The meeting will now be adjourned.

(Whereupon, at 4: 20 p. m., the meeting adjourned, to reconvene at 10 a. m. Friday, November 25, 1949.)

STUDY OF MONOPOLY POWER
(Second Series)

FRIDAY, NOVEMBER 25, 1949

HOUSE OF REPRESENTATIVES,

SPECIAL SUBCOMMITTEE ON THE STUDY OF MONOPOLY POWER,
OF THE COMMITTEE ON THE JUDICIARY,

Washington, D. C. The special subcommittee met, pursuant to adjournment, at 9:05 a. m., in room 346, Old House Office Building, Hon. Kenneth B. Keating presiding.

Present: Representatives Keating (presiding) and Wilson.

Also present: C. Murray Bernhardt, general counsel to the committee, and David Cushman Coyle, consultant.

Mr. KEATING. All right, General, we will be glad to hear you this morning.

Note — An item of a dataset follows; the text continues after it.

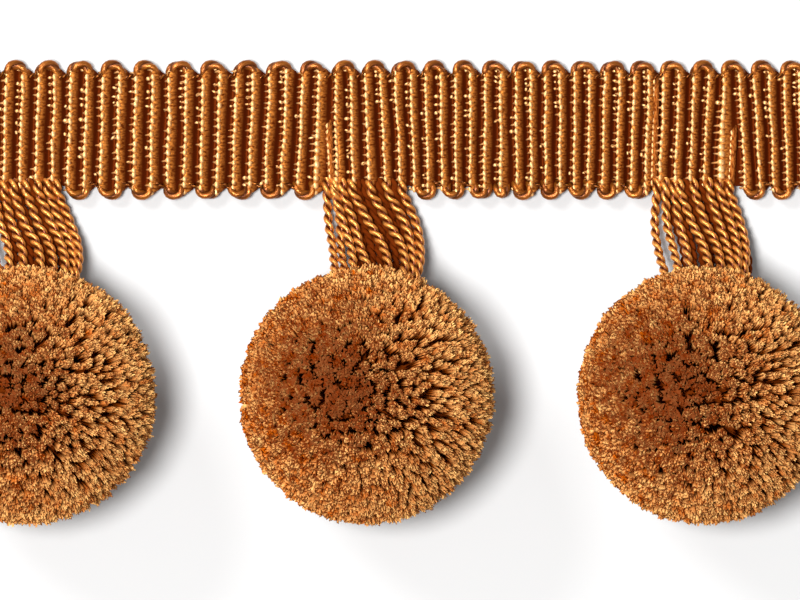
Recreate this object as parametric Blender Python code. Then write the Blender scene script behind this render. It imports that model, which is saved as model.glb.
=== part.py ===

STATEMENT OF BRIG. GEN. E. M. BRANNON, ASSISTANT JUDGE ADVOCATE GENERAL, ACCOMPANIED BY COL. R. A. HOWARD, JR., COMMANDING OFFICER, CHICAGO QUARTERMASTER PURCHASING OFFICE; LT. COL. GORDON W. COOK, OFFICE OF THE QUARTERMASTER GENERAL; J. M. MILLARD, RESEARCH DIRECTOR, MECHANICAL PRODUCTS SECTION, RESEARCH AND DEVELOPMENT BRANCH, OFFICE OF THE QUARTERMASTER GENERAL; M. E. GRIFFING, REFRIGERATION UNIT, MILITARY PLANNING DIVISION, OFFICE OF THE QUARTERMASTER GENERAL; MAJ. GEN. WILLIAM H. MIDDLESWART, ASSISTANT QUARTERMASTER GENERAL; AND FRANCIS P. KERR, HEAD, REFRIGERATION UNIT, MILITARY PLANNING DIVISION, OFFICE OF THE QUARTERMASTER GENERAL

General BRANNON. Mr. Chairman, before I start, I would like to say that this hearing involves several different phases: Those are the preparation of the specifications, the award in Chicago, certain considerations that have been given to the protest of the Sunroc Refrigeration Co. here in Washington. For that reason, I would like to make a general statement for the record because I am not familiar of course, with all the facts. Those are matters, of course, over a wide

area.

I would like to have at the table, if I may, the representatives of the Army, so that I may call on them from time to time, or have them available to answer questions of the committee as we go along.